Look at the file *long_dna.txt* which contains a made up DNA sequence. 

__/ indicates the position of the cut site__ for the following explanation.

Predict the fragment lengths that we will get if we digest the sequence with a made up restriction enzyme __AbcI__, whose recognition site is `ANT/AAT`.

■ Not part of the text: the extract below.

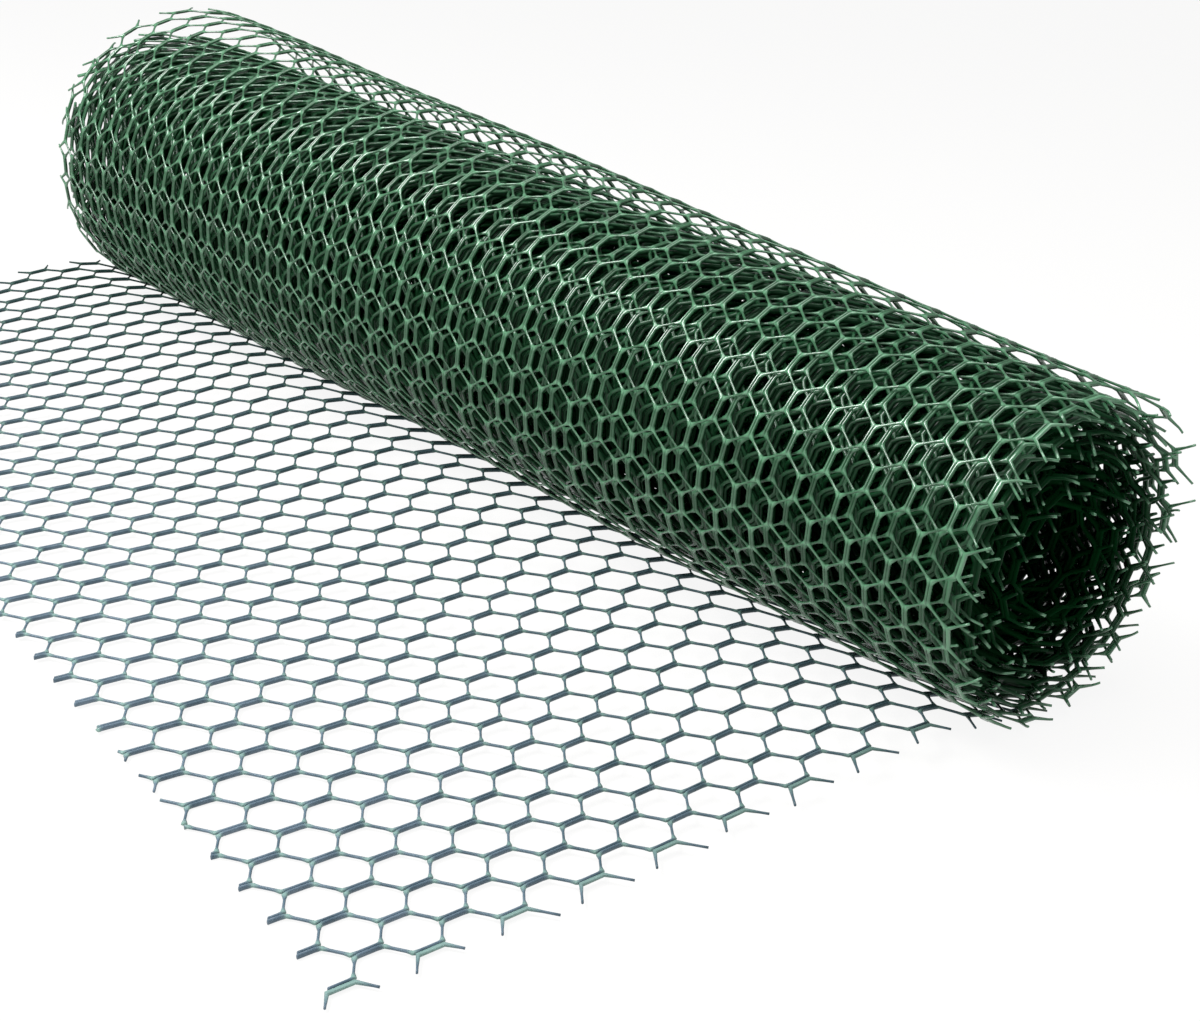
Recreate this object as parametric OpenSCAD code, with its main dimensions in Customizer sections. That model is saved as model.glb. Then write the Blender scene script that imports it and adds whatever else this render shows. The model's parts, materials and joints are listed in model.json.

What will the fragment lengths be if we do a double digest with both __AbcI__ and __AbcII__, whose recognition site is `GCRW/TG` (hard)? Can you predict the sequences of the fragments themselves?

In [76]:
long = open("long_dna.txt")
long_dna = long.read().rstrip('\n')

rist_site = re.finditer("A(A|T|G|C)TAAT", long_dna)#using finditer in case there are multiple restriction sites 

for mo in rist_site:
    rist_start = mo.start()#where it starts
    rist_end = mo.end()
    print(rist_start, rist_end) ##collect into list and print list?

print(len(long_dna))

#print(rist_start(1))

#split = re.split("A(A|T|G|C)TAAT", dna)
#print(split)

1140 1146
1625 1631
2012


TypeError: 'int' object is not callable

### Super bonus exercise: many restriction enzymes

The file *restriction_enzyme_data.txt* contains names and motifs for many different restriction enzymes, one per line. Each line has the name of the enzyme and its motif separated by a comma. In the motifs, forward slash indicates the cut position. Write a program that will take a DNA sequence and predict the fragment lengths when digested with each of these enzymes. You'll have to turn the motifs, which use ambiguity codes, into regular expressions. Use the file *ce1.txt* to test your program (it contains *C. elegans* chromosome one).